The Northern Hub region occupies a third of Australia. The annual production from land and water resources is estimated at $2.45 bn. In the chart below, pastoral and horticultural enterprises include those under Indigenous management and ownership. Indigenous management of country includes tourism, fire management for the carbon economy, ranger services, and traditional hunting and collecting.

Annual production of Northern Hub sectors

Annual production of Northern Hub sectors

Key Messages

Addressing resilience to climate variation and change is more meaningful than addressing resilience to drought in the Northern Hub region. Average temperatures have increased and will continue to rise. Cyclones, fire, flooding, and heat waves will become more intense. Central Australia will become more arid.

Indigenous management of country

The Hub has a large Indigenous community by population and land custodianship, who are the most susceptible to climate change. Rising temperatures will impact health, may limit tourism, and coastal wild food sources will diminish.

Pastoral

Low input, low output beef production is the dominant industry. Changes to pasture will reduce nutrition and increase fire risk.  Heat stress of livestock will reduce growth and reproduction rates. Supply chain disruptions from extreme weather events will increase.
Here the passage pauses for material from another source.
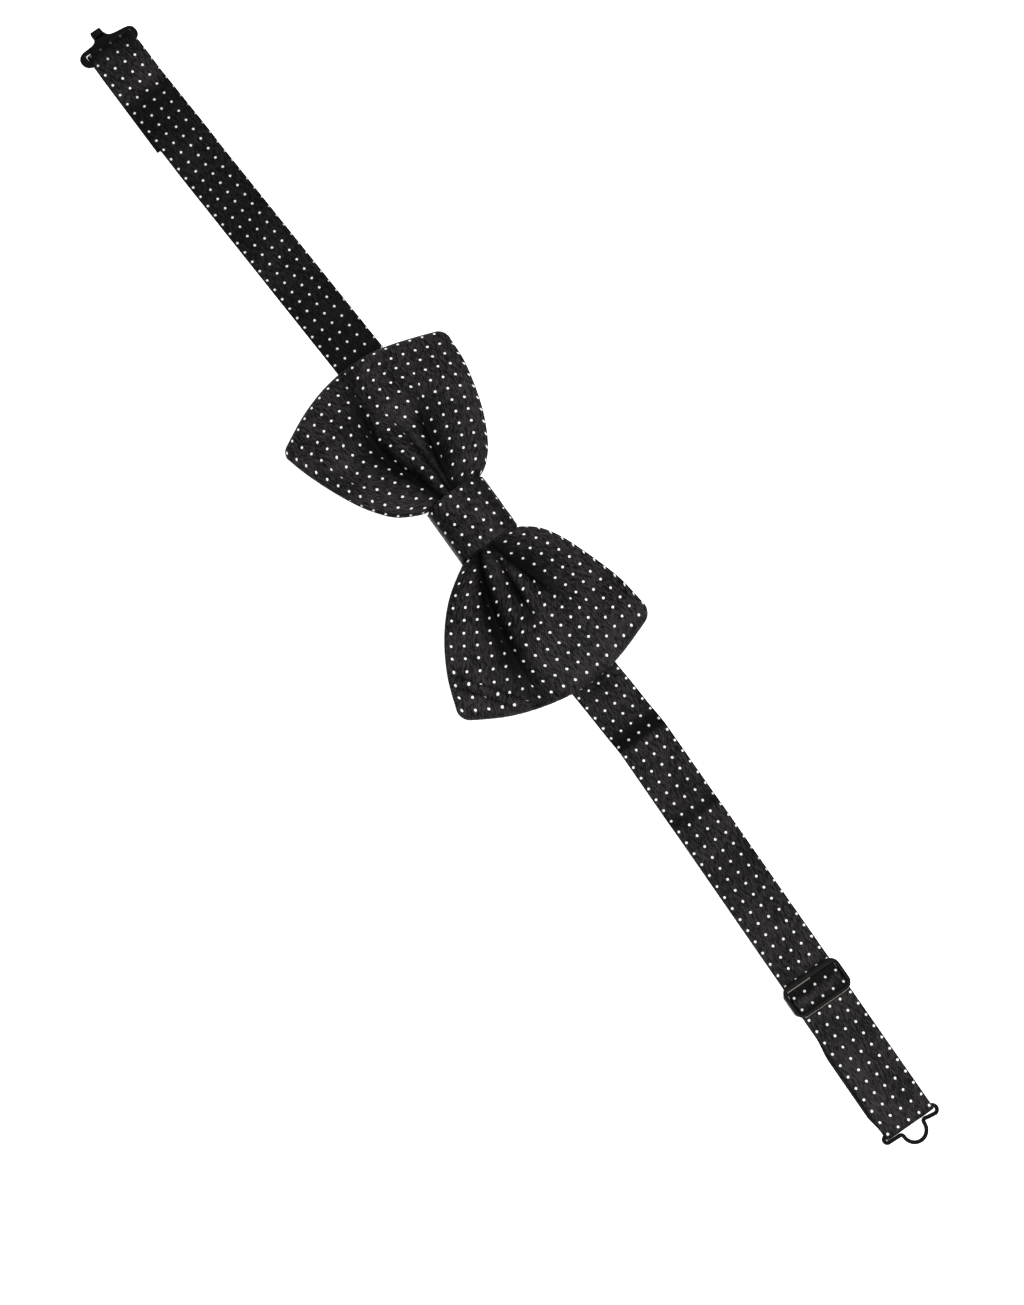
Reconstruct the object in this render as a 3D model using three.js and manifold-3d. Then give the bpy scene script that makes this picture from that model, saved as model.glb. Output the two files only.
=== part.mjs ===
// A ready-tied bow tie: a pleated silk bow held by a knot, on an adjustable neckband
// that closes at the back of the neck with a flat hook and a wire eye.
//
// It lies on its back. The origin is the middle of the knot's underside, +X runs along
// the neckband towards the adjuster and the eye, +Y is up when the tie is worn, and +Z is
// the side that faces forwards. All sizes are in millimetres.

import * as THREE from "three";
import { mergeVertices } from "three/addons/utils/BufferGeometryUtils.js";
import Module from "manifold-3d";

const wasm = await Module();
wasm.setup();

// ---------------------------------------------------------------- driving dimensions

// Cloth
const SILK = 0.25;
const PLAY = 0.05;
const LAYER_GAP = 0.1;
const SEAM_WIDTH = 1.2;

// Neckband
const BAND_WIDTH = 19;
const BAND_THICK = 0.9;
const BAND_SHIFT = 1.2;
const BEND_GAP = 0.3;
const NEAR_BEND = 30;
const MID_BEND = 80;
const END_BEND = 130;

// Bow and knot
const KNOT_WIDTH = 23;
const KNOT_EASE = 0.5;
const KNOT_HEIGHT = 12.6;
const KNOT_SHIFT = 0.5;
const KNOT_SEAM_AT = -6;
const KNOT_THICK = 1.0;
const KNOT_CORNER = 1.2;
const BINDING_THICK = 0.5;
const BINDING_WIDTH = 14;
const BOW_THICK = 1.4;
const BOW_HEIGHT = 77.6;
const WING_CROWN = 13.8;
const WING_EDGE = 10.2;
const WAIST_DROP = 3.5;
const WAIST_FILL = 0.98;
const REAR_HEIGHT = 2.4;
const FOLD_START = 0.93;
const FOLD_CROWN = 0.72 * WING_CROWN;
const FOLD_EDGE = 0.75 * WING_EDGE;

// Hook end
const HOOK_BAR_AT = 221.9;
const HOOK_AXIS_HEIGHT = 2.4;
const HOOK_PLATE_THICK = 0.7;
const HOOK_BAR_WIDTH = 1.1;
const HOOK_MARGIN = 1.8;
const HOOK_PLATE_DEPTH = 2;
const HOOK_FOLD_REACH = 2.4;
const HOOK_EAR_WIDTH = 1.2;
const HOOK_TAB_WIDTH = 4.6;
const HOOK_TAB_LENGTH = 5.4;
const HOOK_TIP_GAP = 1.3;
const HOOK_TIP_LENGTH = 2.6;
const HOOK_TAIL_LENGTH = 41;
const HOOK_TAIL_SLANT = 1.2;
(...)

Field crops & Horticulture

Plant water use efficiency will decline, and pathogens may increase.  Sowing windows will change.  Genetic adaptation to changing regional climates will require sophisticated breeding programs.  Extreme weather events will bring losses to yield and soils.

Forestry

Diversified sector with different products and value chains. Climate change impacts are not well understood.

Fisheries & Aquaculture

Fisheries are mostly sustainable, and aquaculture has strong growth potential. Net outcomes from climate change will be variable across species and perhaps subregions.

There are no programs in the Northern Hub region that explicitly address adaptation of primary industries to climate change. Hub nodes are well placed to establish extension, adoption, and commercialization clusters, but should adopt a rigorous co-design process within their subregion.

Markets have failed to fully provide extension and outreach services. Assistance for multidisciplinary peer to peer learning groups is advisable, as is direct funding of extension through Hub partners.